The influential playwright wrote Mahagonny at a transitional time as he turned towards Marxism, and further developed his theories of epic theatre.

By Steve Giles (Emeritus Professor of German Studies and Critical Theory, University of Nottingham)

13 March 2015 at 3.51pm | Comment on this article

Bertolt Brecht’s libretto for Rise and Fall of the City of Mahagonny engages directly with contemporary society – so much so that his critique of consumer capitalism and commodified human relationships is as relevant to 21st-century China as it was to the USA and Germany in the Roaring Twenties of the last century.

Brecht and Weill were leading lights in the new generation of left-wing modernist writers and composers in the latter years of the Weimar Republic, and here too Mahagonny has a special status.

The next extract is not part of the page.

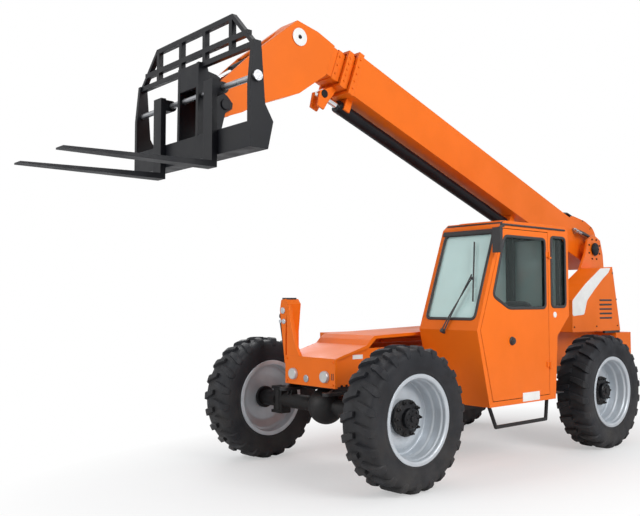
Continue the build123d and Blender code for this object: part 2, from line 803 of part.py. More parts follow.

It is the defining example of Brecht and Weill’s emerging conception of epic opera, and in Brecht’s case was the catalyst for his best-known essay on the nature of epic theatre, together with its catchphrase ‘the modern theatre is the epic theatre’.

Mahagonny was first performed at the Neues Theater in Leipzig on 9 March 1930. The premiere was overshadowed by the impact of the Wall Street Crash in October 1929, which precipitated an economic and political crisis that affected Germany more profoundly than any other European country. A year later, the parliamentary election of September 1930 signalled the death-knell for the Weimar Republic, as the National Socialist Party moved from the political margins to centre stage.

The Nazi Party’s extreme right-wing political stance was reflected in its aggressive cultural radicalism, which anathematized all forms of avant-garde art. The premiere of Mahagonny, as the Weimar Republic was moving into a state of crisis, presented Nazi activists with an ideal opportunity to demonstrate their opposition to the Republic and its left-wing modernist culture, as epitomized by Brecht and Weill. Nazi Brownshirts demonstrated in front of the theatre prior to the premiere, which was severely disrupted – especially in the final act.

The final scene of the opera presents the city of Mahagonny as a capitalist dystopia, its last days dominated by confusion, hyperinflation and the enmity of all against all. Just before his execution, Jimmy had realized that authentic joy and freedom cannot be purchased, and that fundamental human needs cannot be satisfied in the prevailing socio-economic order. His last words – ‘I ate and was never full, I drank and was always still thirsty. Somebody give me a glass of water!’ – recall those of Jesus Christ on the cross just before he dies. But his positive message, encouraging the audience to contemplate an alternative social order, is overwhelmed by the bleakness and despair of the opera’s finale and its desperate closing words: ‘Nothing can be done to help the living.’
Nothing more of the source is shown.